We need good roads and means to contain the flood. The area between Ajah-ageer and Akobo needs to be turned into commercial farms or habitable area. If the government doesn’t have money then it should be contracted out to developed countries that are willing and can do that and use it for 10 to 20 years before handing it to us.
Re-establish and strengthen tribal chain of accountability (see my book, South Sudan ideologically, for a comprehensive look at Tribal Accountability Model (TAM) and other models of accountability.
In the end, it’s about being organized, being courageous, being critical thinkers (outside the box) and being people who care about their own people reg ardless of the consequences.
Put your people first and your sorry bulging stomachs second.
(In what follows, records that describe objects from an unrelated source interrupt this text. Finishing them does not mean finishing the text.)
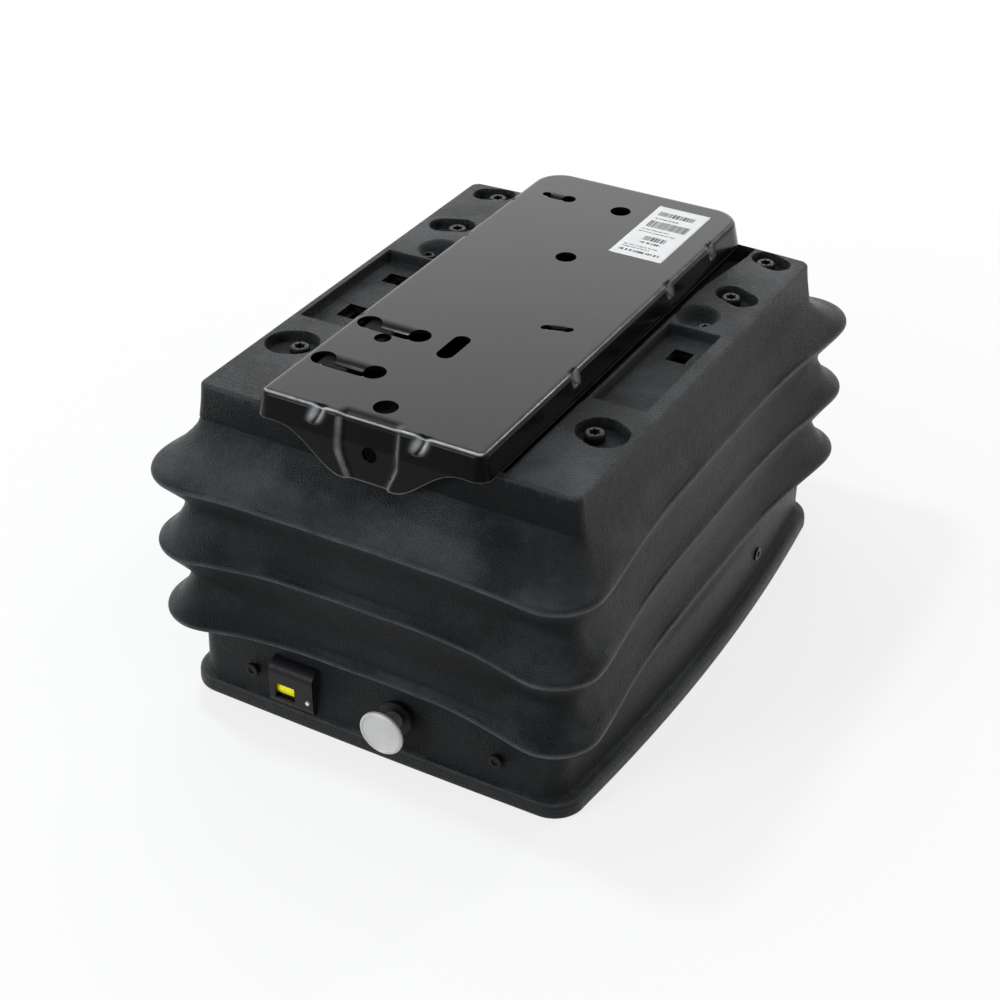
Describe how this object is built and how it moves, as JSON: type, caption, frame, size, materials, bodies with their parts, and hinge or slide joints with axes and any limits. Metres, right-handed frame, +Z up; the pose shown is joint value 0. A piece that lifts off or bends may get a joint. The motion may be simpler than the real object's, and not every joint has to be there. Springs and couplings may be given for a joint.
{
  "type": "air seat suspension unit",
  "caption": "Air-sprung suspension base for a tractor seat: steel pan, crossed arms under a folded rubber gaiter, and a folded steel plate on top that takes the seat.",
  "frame": {"origin": "middle of the base plate's underside, on the floor", "axes": "+Z up, -Y the front with the adjuster, +X right seen from the front"},
  "size_m": [0.353, 0.475, 0.2697],
  "materials": {
    "pan_steel": "black paint on pressed steel",
    "plate_steel": "black dip coat, satin to gloss",
    "rail_steel": "black paint on folded steel",
    "zinc_steel": "bright zinc plate",
    "rubber": "fine grained black rubber",
    "hose_rubber": "smooth black hose",
    "black_plastic": "moulded black plastic",
    "knob_plastic": "pale grey plastic",
    "stem_plastic": "grey green plastic",
    "roller_plastic": "natural nylon",
    "signal_yellow": "yellow indicator drum",
    "pale_pin": "pale plastic pin",
    "bronze": "sintered bronze bush",
    "motor_steel": "black motor shell",
    "cast_alloy": "cast light alloy",
    "paper": "white label",
    "screw_steel": "black screws"
  },
  "bodies": {
    "base": {"base_pan": "pan_steel", "lower_rail_left": "rail_steel", "lower_rail_right": "rail_steel", "bump_buffers": "hose_rubber", "rebound_buffers": "hose_rubber", "lower_brackets": "rail_steel", "lower_pivot_shaft": "zinc_steel", "air_spring_piston": "black_plastic", "air_spring_sleeve": "hose_rubber", "air_spring_clamp": "zinc_steel", "control_valve": "cast_alloy", "valve_bracket": "rail_steel", "adjuster_bushing": "black_plastic", "indicator_housing": "black_plastic", "indicator_pin": "pale_pin", "indicator_axle": "zinc_steel", "skirt_screws": "screw_steel", "compressor_motor": "motor_steel", "compressor_head": "cast_alloy", "compressor_saddle": "black_plastic", "supply_hose": "hose_rubber", "spring_hose": "hose_rubber", "cable_grommet": "hose_rubber", "gaiter": "rubber"},
    "outer_scissor": {"outer_arm_left": "rail_steel", "outer_arm_right": "rail_steel", "outer_front_shaft": "zinc_steel", "lower_pivot_bushes": "bronze", "centre_pivot_bolts": "zinc_steel", "damper_rear_pin": "zinc_steel", "upper_roller_clips": "zinc_steel"},
    "inner_scissor": {"inner_arm_left": "rail_steel", "inner_arm_right": "rail_steel", "inner_front_shaft": "zinc_steel", "upper_pivot_bushes": "bronze", "centre_bushes": "bronze", "roller_sleeves": "zinc_steel", "damper_front_pin": "zinc_steel", "lower_roller_clips": "zinc_steel"},
    "upper_roller_left": {"upper_roller_left": "roller_plastic"},
    "upper_roller_right": {"upper_roller_right": "roller_plastic"},
    "lower_roller_left": {"lower_roller_left": "roller_plastic"},
    "lower_roller_right": {"lower_roller_right": "roller_plastic"},
    "damper_tube": {"damper_cylinder": "pan_steel"},
    "damper_piston": {"damper_rod": "zinc_steel"},
    "upper_frame": {"upper_pan": "pan_steel", "upper_rail_left": "rail_steel", "upper_rail_right": "rail_steel", "upper_brackets": "rail_steel", "upper_pivot_shaft": "zinc_steel", "air_spring_cap": "cast_alloy", "plate_carriers": "rail_steel", "seat_plate": "plate_steel", "deck_screws": "screw_steel", "rating_label": "paper"},
    "adjuster": {"adjuster_knob": "knob_plastic", "adjuster_stem": "stem_plastic"},
    "indicator": {"indicator_drum": "signal_yellow"}
  },
  "joints": [
    {"name": "suspension_travel", "type": "hinge", "parent": "base", "child": "outer_scissor", "pos_m": [0, 0.155, 0.0184], "axis": [-1, 0, 0], "range_deg": [-18.66, 0], "stiffness_Nm_per_rad": 180, "springref_deg": 31.51, "deforming": ["gaiter", "air_spring_sleeve"]},
    {"name": "scissor_crossing", "type": "hinge", "parent": "outer_scissor", "child": "inner_scissor", "pos_m": [0, 0.03099, 0.1195], "axis": [-1, 0, 0], "range_deg": [0, 37.34]},
    {"name": "upper_frame_level", "type": "hinge", "parent": "inner_scissor", "child": "upper_frame", "pos_m": [0, 0.155, 0.2206], "axis": [-1, 0, 0], "range_deg": [-18.67, 0]},
    {"name": "damper_tube_pin", "type": "hinge", "parent": "outer_scissor", "child": "damper_tube", "pos_m": [-0.088, 0.11625, 0.04999], "axis": [-1, 0, 0], "range_deg": [0, 18.67]},
    {"name": "damper_rod_pin", "type": "hinge", "parent": "inner_scissor", "child": "damper_piston", "pos_m": [-0.088, -0.05427, 0.04999], "axis": [-1, 0, 0], "range_deg": [-18.67, 0]},
    {"name": "upper_roller_left_spin", "type": "hinge", "parent": "outer_scissor", "child": "upper_roller_left", "pos_m": [-0.13055, -0.09302, 0.2206], "axis": [-1, 0, 0], "continuous": true},
    {"name": "lower_roller_left_spin", "type": "hinge", "parent": "inner_scissor", "child": "lower_roller_left", "pos_m": [-0.13055, -0.09302, 0.0184], "axis": [-1, 0, 0], "continuous": true},
    {"name": "upper_roller_right_spin", "type": "hinge", "parent": "outer_scissor", "child": "upper_roller_right", "pos_m": [0.13055, -0.09302, 0.2206], "axis": [-1, 0, 0], "continuous": true},
    {"name": "lower_roller_right_spin", "type": "hinge", "parent": "inner_scissor", "child": "lower_roller_right", "pos_m": [0.13055, -0.09302, 0.0184], "axis": [-1, 0, 0], "continuous": true},
    {"name": "adjuster_pull", "type": "slide", "parent": "base", "child": "adjuster", "axis": [0, -1, 0], "range_m": [-0.008, 0.008], "stiffness_N_per_m": 400},
    {"name": "indicator_turn", "type": "hinge", "parent": "base", "child": "indicator", "pos_m": [-0.071, -0.209, 0.0265], "axis": [-1, 0, 0], "range_deg": [-56.01, 0]}
  ],
  "couplings": [
    {"joint": "scissor_crossing", "follows": "suspension_travel", "ratio": -2},
    {"joint": "upper_frame_level", "follows": "suspension_travel", "ratio": 1},
    {"joint": "damper_tube_pin", "follows": "suspension_travel", "ratio": -1},
    {"joint": "damper_rod_pin", "follows": "suspension_travel", "ratio": 1},
    {"joint": "indicator_turn", "follows": "suspension_travel", "ratio": 3}
  ]
}
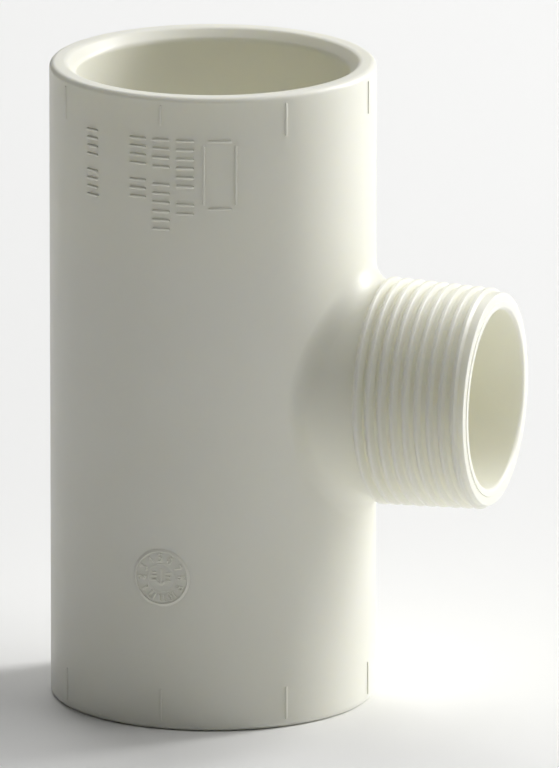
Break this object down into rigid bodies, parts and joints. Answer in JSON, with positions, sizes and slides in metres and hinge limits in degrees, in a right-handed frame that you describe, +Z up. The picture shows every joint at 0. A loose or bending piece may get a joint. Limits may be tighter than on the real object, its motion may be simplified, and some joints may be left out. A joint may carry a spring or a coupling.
{
  "type": "pipe tee",
  "caption": "Rigid plastic pressure tee: plain solvent-cement sockets in line at both ends of a straight barrel, and one side outlet with a male taper pipe thread.",
  "frame": {"origin": "the point where the axis of the run and the axis of the branch cross", "axes": "+Z up along the run towards the marked end, +X out along the branch, so -Y is the side with the raised marks"},
  "size_m": [0.0853, 0.0607, 0.1198],
  "materials": {
    "moulding": "injection-moulded rigid PVC, satin gloss, warm ivory white",
    "raised_detail": "the same moulded PVC, raised a fraction of a millimetre"
  },
  "bodies": {
    "root": {"upper_socket": "moulding", "lower_socket": "moulding", "run_body": "moulding", "spigot_core": "moulding", "thread_ridge": "moulding", "upper_alignment_ticks": "raised_detail", "lower_alignment_ticks": "raised_detail", "date_dial": "raised_detail", "marking_bars": "raised_detail"}
  },
  "joints": []
}
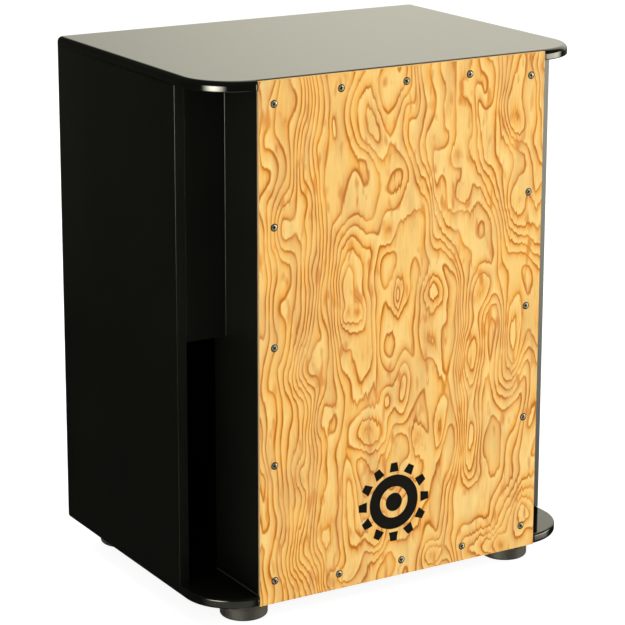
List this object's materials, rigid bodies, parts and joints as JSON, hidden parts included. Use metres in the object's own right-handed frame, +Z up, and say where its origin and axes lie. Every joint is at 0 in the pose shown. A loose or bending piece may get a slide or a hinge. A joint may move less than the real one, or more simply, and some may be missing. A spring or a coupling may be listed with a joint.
{
  "type": "cajon",
  "caption": "Bass cajon: black lacquered box drum with a burl-veneered front plate, forward-facing side ports, internal snares and rubber feet.",
  "frame": {"origin": "on the ground under the middle of the bounding box", "axes": "+Z up, the struck front plate faces -Y, +X to the right of someone facing the front plate"},
  "size_m": [0.4, 0.2996, 0.5003],
  "materials": {
    "black_lacquer": "glossy black lacquer on fibreboard",
    "burl_veneer": "figured veneer on plywood, clear satin lacquer",
    "pine": "planed, bare",
    "zinc_steel": "bright zinc plated",
    "snare_steel": "bright drawn wire",
    "rubber": "matt moulded rubber"
  },
  "bodies": {
    "root": {"top_plate": "black_lacquer", "bottom_plate": "black_lacquer", "left_outer_side": "black_lacquer", "right_outer_side": "black_lacquer", "left_inner_side": "black_lacquer", "right_inner_side": "black_lacquer", "left_baffle": "black_lacquer", "right_baffle": "black_lacquer", "back_panel": "black_lacquer", "front_plate": "burl_veneer", "front_cleat_left": "pine", "front_cleat_right": "pine", "front_cleat_top": "pine", "front_cleat_bottom": "pine", "rear_cleat_left": "black_lacquer", "rear_cleat_right": "black_lacquer", "rear_cleat_top": "black_lacquer", "rear_cleat_bottom": "black_lacquer", "snare_bar": "pine", "front_screw_left_1": "zinc_steel", "front_screw_left_2": "zinc_steel", "front_screw_left_3": "zinc_steel", "front_screw_left_4": "zinc_steel", "front_screw_left_5": "zinc_steel", "front_screw_right_1": "zinc_steel", "front_screw_right_2": "zinc_steel", "front_screw_right_3": "zinc_steel", "front_screw_right_4": "zinc_steel", "front_screw_right_5": "zinc_steel", "front_screw_top_1": "zinc_steel", "front_screw_top_2": "zinc_steel", "front_screw_top_3": "zinc_steel", "front_screw_bottom_1": "zinc_steel", "front_screw_bottom_2": "zinc_steel", "front_screw_bottom_3": "zinc_steel", "snare_comb_left": "snare_steel", "snare_comb_right": "snare_steel", "snare_screw_left_1": "zinc_steel", "snare_screw_left_2": "zinc_steel", "snare_screw_right_1": "zinc_steel", "snare_screw_right_2": "zinc_steel", "foot_front_left": "rubber", "foot_front_right": "rubber", "foot_rear_left": "rubber", "foot_rear_right": "rubber", "foot_washer_front_left": "zinc_steel", "foot_washer_front_right": "zinc_steel", "foot_washer_rear_left": "zinc_steel", "foot_washer_rear_right": "zinc_steel", "foot_screw_front_left": "zinc_steel", "foot_screw_front_right": "zinc_steel", "foot_screw_rear_left": "zinc_steel", "foot_screw_rear_right": "zinc_steel"}
  },
  "joints": []
}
You have brought great shame to your communities and it’s high time you help.Kiir’s sycophants like our dear uncles, Makuei Lueth and Kuol Manyang, should be left alone for they don’t care about their own Bor County people, leave alone South Sudanese or Jonglei state citizens.

They can however be welcome by Bor County citizens if they are ready to contribute to the development and peace in the county.

To Twï, Bor and Duk counties leaders and elders, the government has abandoned your people and it’s up to you to help the government continue to kill them through your cowardice or go home and strategize on ways to help the young ones smile again.
If you have any humanity or dignity left in you, then do something that would endure! I know your kids are safe, but your people back home are in abject destitution.